WHAT TO PRODUCE |
Each line from the start of the data below through the one containing "METRES_PER_MM = 0.001" must be reproduced exactly.

AVAILABLE DATA |
---*---
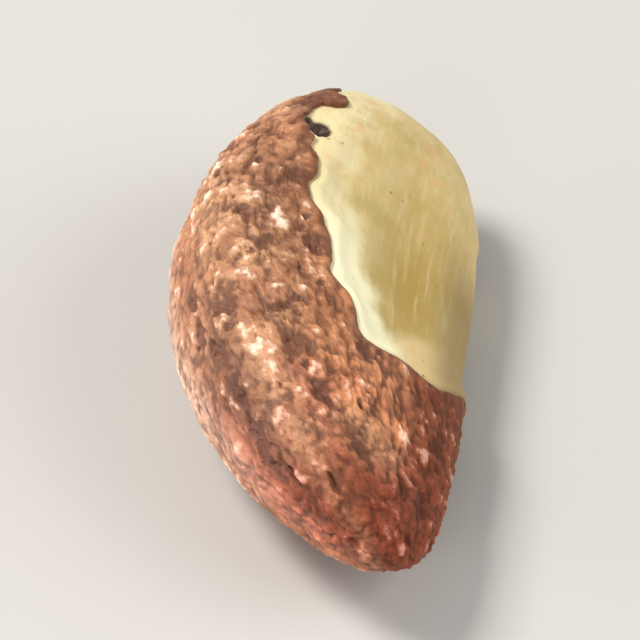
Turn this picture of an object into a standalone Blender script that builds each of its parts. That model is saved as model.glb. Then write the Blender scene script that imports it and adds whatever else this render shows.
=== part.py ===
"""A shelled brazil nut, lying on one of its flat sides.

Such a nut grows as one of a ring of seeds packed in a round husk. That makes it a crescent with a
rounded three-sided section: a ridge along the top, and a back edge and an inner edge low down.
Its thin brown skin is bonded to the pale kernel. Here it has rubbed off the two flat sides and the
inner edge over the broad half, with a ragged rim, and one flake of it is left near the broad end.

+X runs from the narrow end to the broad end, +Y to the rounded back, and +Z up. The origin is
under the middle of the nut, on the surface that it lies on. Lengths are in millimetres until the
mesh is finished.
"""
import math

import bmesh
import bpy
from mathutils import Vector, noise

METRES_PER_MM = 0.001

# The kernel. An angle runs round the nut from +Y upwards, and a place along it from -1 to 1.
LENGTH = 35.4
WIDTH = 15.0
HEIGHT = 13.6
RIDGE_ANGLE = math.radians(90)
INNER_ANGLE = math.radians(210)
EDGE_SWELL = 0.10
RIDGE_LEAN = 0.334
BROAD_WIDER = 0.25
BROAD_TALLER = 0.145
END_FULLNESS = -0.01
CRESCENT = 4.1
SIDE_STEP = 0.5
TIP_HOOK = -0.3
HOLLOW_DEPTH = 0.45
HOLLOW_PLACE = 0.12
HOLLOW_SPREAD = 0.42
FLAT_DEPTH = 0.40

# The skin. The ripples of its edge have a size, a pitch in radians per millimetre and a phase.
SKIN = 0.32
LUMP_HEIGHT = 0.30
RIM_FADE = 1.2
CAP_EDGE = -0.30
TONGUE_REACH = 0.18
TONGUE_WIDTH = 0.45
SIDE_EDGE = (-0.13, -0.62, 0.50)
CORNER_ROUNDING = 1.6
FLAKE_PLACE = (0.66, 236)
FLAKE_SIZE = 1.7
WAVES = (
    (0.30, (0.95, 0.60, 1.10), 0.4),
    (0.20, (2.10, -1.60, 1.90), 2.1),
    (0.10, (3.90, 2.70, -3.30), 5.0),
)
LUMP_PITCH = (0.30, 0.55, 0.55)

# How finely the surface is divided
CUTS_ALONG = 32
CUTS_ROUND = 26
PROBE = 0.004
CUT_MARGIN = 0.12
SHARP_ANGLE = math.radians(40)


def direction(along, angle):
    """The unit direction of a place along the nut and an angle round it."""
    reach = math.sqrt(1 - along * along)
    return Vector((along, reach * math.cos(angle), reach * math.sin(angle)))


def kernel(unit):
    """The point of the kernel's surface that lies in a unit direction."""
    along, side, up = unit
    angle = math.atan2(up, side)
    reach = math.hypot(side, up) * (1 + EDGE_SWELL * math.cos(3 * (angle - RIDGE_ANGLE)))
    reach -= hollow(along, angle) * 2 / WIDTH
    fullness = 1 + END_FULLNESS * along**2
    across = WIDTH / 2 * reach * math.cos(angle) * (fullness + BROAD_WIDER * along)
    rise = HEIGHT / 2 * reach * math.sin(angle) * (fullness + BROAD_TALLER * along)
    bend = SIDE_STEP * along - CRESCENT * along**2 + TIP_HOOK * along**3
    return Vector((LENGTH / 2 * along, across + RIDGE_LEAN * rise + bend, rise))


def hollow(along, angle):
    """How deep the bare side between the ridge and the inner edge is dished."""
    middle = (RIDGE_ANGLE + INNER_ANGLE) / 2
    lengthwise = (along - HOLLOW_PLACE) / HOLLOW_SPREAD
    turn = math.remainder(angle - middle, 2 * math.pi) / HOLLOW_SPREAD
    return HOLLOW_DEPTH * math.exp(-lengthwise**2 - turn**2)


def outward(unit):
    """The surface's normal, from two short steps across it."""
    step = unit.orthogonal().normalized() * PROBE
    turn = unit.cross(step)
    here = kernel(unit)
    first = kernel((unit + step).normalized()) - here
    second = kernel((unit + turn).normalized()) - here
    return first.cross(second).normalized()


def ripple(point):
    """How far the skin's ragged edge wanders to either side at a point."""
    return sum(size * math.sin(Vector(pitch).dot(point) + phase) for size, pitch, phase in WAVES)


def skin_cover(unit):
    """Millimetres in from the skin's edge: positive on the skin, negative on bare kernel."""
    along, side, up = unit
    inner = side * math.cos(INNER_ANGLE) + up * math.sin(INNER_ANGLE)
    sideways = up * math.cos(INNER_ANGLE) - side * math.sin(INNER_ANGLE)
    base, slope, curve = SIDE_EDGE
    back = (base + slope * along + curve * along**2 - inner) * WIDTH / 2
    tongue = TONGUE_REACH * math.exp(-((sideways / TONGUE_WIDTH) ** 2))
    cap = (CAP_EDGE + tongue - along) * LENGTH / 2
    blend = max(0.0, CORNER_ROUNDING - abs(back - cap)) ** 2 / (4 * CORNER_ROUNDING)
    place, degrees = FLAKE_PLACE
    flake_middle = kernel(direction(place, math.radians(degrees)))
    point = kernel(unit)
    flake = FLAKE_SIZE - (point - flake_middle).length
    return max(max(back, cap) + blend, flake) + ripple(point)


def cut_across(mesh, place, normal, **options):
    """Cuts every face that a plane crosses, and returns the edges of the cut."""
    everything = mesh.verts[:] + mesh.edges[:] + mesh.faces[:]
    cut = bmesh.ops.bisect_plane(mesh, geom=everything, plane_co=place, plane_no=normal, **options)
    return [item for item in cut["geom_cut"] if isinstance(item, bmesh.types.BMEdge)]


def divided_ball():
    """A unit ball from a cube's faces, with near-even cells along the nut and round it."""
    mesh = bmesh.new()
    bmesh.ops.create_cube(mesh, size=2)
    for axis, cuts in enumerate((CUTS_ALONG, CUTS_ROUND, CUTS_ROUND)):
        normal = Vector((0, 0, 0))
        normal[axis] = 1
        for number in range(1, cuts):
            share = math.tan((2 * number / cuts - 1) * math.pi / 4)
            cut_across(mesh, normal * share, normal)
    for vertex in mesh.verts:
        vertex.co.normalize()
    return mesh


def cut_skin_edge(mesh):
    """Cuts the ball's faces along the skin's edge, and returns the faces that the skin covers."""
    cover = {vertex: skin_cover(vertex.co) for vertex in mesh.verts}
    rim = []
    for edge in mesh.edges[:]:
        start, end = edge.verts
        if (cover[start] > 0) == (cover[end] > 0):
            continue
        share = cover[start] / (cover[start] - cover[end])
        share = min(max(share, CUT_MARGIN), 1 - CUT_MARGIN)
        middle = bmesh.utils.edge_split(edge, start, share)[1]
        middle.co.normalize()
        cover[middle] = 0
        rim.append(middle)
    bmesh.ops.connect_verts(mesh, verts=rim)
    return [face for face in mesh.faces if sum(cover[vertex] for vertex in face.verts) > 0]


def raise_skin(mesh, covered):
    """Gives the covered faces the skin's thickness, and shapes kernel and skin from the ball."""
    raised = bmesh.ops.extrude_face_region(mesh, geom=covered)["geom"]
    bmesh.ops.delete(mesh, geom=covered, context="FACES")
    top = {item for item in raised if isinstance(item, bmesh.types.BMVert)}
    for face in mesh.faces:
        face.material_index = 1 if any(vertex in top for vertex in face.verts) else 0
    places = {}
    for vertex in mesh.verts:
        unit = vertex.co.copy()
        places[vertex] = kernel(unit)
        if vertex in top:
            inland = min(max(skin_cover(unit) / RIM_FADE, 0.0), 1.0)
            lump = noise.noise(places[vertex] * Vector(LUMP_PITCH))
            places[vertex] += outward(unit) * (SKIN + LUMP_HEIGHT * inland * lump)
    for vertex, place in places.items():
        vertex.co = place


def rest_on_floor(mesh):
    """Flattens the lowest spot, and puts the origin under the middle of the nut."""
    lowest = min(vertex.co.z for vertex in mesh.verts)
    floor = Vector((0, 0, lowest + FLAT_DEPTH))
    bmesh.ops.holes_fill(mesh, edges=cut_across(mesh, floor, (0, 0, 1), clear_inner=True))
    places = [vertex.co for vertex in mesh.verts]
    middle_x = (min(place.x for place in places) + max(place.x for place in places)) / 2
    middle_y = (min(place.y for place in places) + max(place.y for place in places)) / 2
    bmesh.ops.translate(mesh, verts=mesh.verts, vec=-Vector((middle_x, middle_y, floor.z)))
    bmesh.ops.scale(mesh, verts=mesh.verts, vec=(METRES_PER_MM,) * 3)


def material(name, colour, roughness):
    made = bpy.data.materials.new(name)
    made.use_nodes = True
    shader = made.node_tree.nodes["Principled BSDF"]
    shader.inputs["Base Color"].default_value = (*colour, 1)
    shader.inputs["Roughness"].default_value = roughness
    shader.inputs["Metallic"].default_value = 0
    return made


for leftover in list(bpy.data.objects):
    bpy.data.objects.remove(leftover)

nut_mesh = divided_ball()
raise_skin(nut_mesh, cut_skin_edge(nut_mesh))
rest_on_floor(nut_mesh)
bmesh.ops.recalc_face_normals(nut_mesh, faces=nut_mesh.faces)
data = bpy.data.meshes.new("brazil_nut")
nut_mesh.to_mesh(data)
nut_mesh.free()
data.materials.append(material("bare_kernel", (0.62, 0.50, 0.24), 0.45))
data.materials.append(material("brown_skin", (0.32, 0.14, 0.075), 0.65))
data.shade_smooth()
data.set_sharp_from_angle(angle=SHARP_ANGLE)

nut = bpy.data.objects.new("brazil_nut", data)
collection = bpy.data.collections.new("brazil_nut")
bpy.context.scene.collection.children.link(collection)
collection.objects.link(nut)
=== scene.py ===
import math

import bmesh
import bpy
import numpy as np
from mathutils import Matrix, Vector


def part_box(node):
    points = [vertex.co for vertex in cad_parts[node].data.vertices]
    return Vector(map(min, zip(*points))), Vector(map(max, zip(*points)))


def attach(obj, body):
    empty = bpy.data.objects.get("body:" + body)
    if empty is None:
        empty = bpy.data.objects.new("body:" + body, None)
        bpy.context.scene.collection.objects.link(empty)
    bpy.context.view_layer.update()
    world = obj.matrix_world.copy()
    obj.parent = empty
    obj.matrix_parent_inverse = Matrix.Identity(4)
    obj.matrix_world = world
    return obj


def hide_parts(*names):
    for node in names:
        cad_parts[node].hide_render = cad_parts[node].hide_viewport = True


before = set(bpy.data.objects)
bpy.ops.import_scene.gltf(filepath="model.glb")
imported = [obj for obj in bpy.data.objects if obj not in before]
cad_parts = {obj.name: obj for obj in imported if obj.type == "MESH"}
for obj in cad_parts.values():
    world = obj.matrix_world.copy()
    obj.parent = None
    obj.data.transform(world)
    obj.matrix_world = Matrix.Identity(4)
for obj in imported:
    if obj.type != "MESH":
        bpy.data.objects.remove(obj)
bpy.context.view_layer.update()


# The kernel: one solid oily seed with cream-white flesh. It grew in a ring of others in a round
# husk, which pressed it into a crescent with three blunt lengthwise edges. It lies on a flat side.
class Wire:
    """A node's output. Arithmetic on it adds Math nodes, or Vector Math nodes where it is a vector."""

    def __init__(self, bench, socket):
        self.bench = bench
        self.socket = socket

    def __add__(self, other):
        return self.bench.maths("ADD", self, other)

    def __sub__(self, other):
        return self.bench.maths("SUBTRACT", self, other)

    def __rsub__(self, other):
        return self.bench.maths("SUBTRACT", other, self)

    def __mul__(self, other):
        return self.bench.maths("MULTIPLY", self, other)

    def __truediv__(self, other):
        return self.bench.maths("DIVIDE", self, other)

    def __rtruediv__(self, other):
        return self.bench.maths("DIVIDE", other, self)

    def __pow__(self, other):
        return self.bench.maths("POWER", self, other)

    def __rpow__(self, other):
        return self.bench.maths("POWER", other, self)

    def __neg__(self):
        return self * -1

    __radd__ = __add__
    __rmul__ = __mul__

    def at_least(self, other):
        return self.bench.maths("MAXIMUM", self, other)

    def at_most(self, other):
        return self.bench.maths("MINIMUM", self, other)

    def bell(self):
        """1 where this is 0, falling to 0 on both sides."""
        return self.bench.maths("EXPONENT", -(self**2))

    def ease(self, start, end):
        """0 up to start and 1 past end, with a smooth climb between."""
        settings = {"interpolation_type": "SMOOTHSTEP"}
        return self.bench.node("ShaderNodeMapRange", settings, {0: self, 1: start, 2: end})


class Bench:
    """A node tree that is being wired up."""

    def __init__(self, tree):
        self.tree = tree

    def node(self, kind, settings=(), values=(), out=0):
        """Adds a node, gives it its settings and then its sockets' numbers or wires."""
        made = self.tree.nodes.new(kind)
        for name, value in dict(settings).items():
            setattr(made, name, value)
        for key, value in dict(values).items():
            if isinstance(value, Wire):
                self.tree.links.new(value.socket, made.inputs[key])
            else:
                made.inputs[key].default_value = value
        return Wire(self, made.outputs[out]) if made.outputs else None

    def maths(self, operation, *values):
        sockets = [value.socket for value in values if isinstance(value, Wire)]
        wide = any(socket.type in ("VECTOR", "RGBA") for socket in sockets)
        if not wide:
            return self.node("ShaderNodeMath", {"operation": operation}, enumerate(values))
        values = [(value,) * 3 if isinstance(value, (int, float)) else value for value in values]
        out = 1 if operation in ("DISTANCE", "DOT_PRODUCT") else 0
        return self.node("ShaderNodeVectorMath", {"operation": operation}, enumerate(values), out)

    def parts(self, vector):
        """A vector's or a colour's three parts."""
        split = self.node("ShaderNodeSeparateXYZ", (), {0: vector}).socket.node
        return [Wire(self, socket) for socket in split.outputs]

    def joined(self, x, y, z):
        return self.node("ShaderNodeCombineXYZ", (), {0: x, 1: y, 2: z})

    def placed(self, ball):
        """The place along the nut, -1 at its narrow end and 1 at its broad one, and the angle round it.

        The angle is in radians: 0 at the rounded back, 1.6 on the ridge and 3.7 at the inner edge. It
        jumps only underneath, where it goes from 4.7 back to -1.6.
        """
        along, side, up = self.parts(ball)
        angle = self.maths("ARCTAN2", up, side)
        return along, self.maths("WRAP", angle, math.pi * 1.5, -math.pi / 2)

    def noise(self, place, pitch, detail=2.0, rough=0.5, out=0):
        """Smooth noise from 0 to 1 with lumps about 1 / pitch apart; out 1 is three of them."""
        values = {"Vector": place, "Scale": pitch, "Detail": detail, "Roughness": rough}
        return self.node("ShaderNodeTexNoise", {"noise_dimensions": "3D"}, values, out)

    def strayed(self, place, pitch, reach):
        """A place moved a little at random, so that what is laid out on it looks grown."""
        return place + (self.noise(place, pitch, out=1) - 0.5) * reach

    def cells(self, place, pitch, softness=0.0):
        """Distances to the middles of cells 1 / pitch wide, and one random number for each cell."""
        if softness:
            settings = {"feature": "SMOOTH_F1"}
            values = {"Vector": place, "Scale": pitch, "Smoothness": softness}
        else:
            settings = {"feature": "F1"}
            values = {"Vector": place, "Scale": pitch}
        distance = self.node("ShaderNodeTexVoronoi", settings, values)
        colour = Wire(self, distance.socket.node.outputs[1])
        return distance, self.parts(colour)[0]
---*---
PROBLEM SOLUTION |
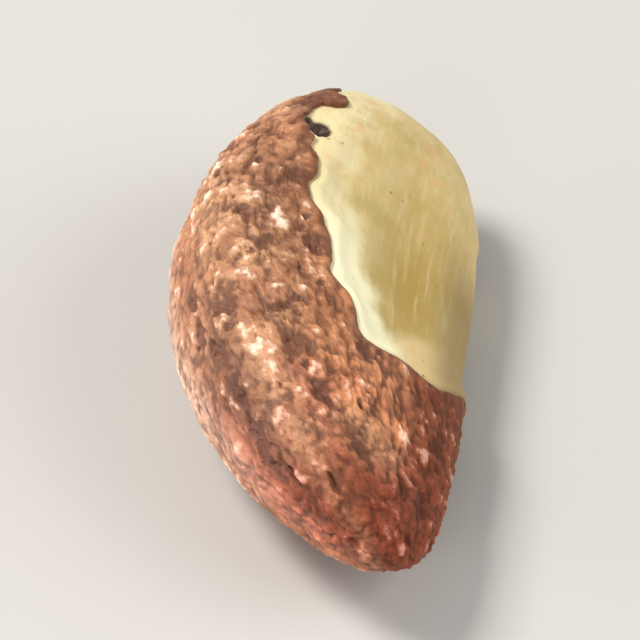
Turn this picture of an object into a standalone Blender script that builds each of its parts. That model is saved as model.glb. Then write the Blender scene script that imports it and adds whatever else this render shows.
=== part.py ===
"""A shelled brazil nut, lying on one of its flat sides.

Such a nut grows as one of a ring of seeds packed in a round husk. That makes it a crescent with a
rounded three-sided section: a ridge along the top, and a back edge and an inner edge low down.
Its thin brown skin is bonded to the pale kernel. Here it has rubbed off the two flat sides and the
inner edge over the broad half, with a ragged rim, and one flake of it is left near the broad end.

+X runs from the narrow end to the broad end, +Y to the rounded back, and +Z up. The origin is
under the middle of the nut, on the surface that it lies on. Lengths are in millimetres until the
mesh is finished.
"""
import math

import bmesh
import bpy
from mathutils import Vector, noise

METRES_PER_MM = 0.001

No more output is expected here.